Florida Gov. Rick Scott met Tuesday with Georgia Gov. Nathan Deal as part of a continuing round of private meetings to discuss water issues.
Alabama, Florida and Georgia have been fighting in court over water since 1990. In 2013, Florida asked the U. S. Supreme Court to cap Georgia’s water use at 1992 levels to protect water flowing into Apalachicola Bay and the seafood industry there.
Scott wasn’t publicly available to comment on the meeting and Deal left without stopping to comment to reporters outside of the Governor’s Mansion.
“Governor Scott was following up on Governor Deal’s meeting request,” said Jackie Schutz, a spokeswoman for the Florida governor. “Governor Scott will continue to work to protect the families whose livelihoods depend on the Apalachicola Bay.”
A spokesman for the Georgia governor said the state would have no comment because of a confidentiality order in the Supreme Court case. The order was requested by both states on April 2 and granted on April 16 by Ralph I. Lancaster Jr., a Maine lawyer who was appointed by the court to oversee the case.
Deal’s trip to Tallahassee comes after Deal’s secretive meeting in March with Alabama Gov. Robert Bentley that touched on Deal’s $300 million plan to build a system of state reservoirs in north Georgia, according to AJC.com.
“We’ve made good progress on our side of the line, and both governors have indicated a willingness to re-engage to see if we can finalize it,” Deal told the publication in April before the confidentiality order was issued. “It’s better for us to re-engage than have a court try to decide it.”
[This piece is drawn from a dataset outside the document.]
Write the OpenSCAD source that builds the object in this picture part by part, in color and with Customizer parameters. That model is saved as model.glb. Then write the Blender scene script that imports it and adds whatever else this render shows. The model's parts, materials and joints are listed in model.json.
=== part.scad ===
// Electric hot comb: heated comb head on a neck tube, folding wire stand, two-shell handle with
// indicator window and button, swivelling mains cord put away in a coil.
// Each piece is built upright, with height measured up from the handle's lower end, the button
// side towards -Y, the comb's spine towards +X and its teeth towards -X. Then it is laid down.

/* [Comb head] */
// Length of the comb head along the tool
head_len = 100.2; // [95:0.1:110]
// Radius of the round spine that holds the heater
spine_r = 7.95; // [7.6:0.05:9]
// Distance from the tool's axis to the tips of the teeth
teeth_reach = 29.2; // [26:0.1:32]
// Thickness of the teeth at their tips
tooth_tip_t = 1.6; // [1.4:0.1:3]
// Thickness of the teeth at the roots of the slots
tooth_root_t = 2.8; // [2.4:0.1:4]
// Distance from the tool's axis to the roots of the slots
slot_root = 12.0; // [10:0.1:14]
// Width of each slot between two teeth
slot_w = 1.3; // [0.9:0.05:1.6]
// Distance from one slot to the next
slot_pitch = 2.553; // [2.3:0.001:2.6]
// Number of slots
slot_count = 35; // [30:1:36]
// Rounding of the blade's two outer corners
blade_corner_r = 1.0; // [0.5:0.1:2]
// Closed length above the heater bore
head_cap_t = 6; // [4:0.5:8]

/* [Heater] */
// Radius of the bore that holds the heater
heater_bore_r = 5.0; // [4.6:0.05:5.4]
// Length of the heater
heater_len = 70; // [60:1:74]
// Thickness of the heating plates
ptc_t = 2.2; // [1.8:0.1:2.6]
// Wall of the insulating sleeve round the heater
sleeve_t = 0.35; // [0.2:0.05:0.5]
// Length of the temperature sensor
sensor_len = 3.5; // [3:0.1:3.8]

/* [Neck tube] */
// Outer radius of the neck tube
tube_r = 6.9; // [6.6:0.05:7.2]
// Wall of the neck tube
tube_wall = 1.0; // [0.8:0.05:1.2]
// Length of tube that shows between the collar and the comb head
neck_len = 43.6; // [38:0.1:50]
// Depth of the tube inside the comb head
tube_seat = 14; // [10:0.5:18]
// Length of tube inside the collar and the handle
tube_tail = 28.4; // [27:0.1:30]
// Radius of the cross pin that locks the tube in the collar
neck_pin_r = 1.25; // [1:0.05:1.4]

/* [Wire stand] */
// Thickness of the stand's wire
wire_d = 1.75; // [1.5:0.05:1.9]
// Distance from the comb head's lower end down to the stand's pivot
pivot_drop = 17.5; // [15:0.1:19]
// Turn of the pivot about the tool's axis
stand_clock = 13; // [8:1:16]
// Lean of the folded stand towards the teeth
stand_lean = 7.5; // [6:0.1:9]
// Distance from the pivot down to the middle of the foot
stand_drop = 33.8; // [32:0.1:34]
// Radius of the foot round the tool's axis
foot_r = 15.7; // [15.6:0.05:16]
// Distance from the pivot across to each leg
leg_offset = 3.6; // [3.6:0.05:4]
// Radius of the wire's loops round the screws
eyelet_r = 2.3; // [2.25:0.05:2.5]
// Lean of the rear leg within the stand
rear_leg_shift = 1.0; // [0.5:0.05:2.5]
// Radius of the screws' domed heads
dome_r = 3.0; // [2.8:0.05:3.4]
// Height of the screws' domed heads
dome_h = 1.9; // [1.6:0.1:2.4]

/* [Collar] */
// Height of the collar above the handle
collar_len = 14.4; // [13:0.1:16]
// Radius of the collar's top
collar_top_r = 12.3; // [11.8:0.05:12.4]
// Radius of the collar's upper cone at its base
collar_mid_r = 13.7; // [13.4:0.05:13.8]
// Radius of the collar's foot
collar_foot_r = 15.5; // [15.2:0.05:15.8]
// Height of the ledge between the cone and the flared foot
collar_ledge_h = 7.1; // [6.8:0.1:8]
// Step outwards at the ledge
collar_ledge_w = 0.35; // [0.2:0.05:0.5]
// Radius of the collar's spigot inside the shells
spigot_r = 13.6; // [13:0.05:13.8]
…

Last week, Lancaster heard oral arguments in Washington, D. C. on Georgia’s motion to dismiss Florida’s request. He said he would issue a recommendation as soon as possible.
Georgia says Florida is to blame for a crash in the Apalachicola Bay oyster population in 2012 because of its own water use and mismanagement of the shellfish, including allowing the over-harvest in previous years.
And Georgia is arguing that the case should be dismissed even before evidence is submitted because Florida did not include the federal government in the case.
The U. S. Army Corps of Engineers operates five federal dams on the Chattahoochee River that control the flow of water into Florida. Georgia says Florida can’t receive the additional water it wants without it passing through one of those reservoirs.
“It’s Florida, not Georgia, that has created the grounds for dismissal of the case,” said Craig S. Primis, an attorney representing Georgia.
Florida says its dispute is with Georgia — not with Alabama or the Corps of Engineers — and that federal involvement is not required. Florida says if Georgia uses less water from the Chattahoochee and Flint rivers, more water will be available for downstream users regardless of action by the Corps of Engineers.
Florida argued that farm irrigation along the Flint River is at the heart of threat to Florida during droughts, and there are no federal dams on the Flint River controlling water flow.
“This case is about an equitable apportionment of the resource,” said Gregory G. Garre, an attorney representing Florida. “It’s about Florida’s attempt to save the economy, ecology, and environment of a treasured region, not only in Florida, of this country.”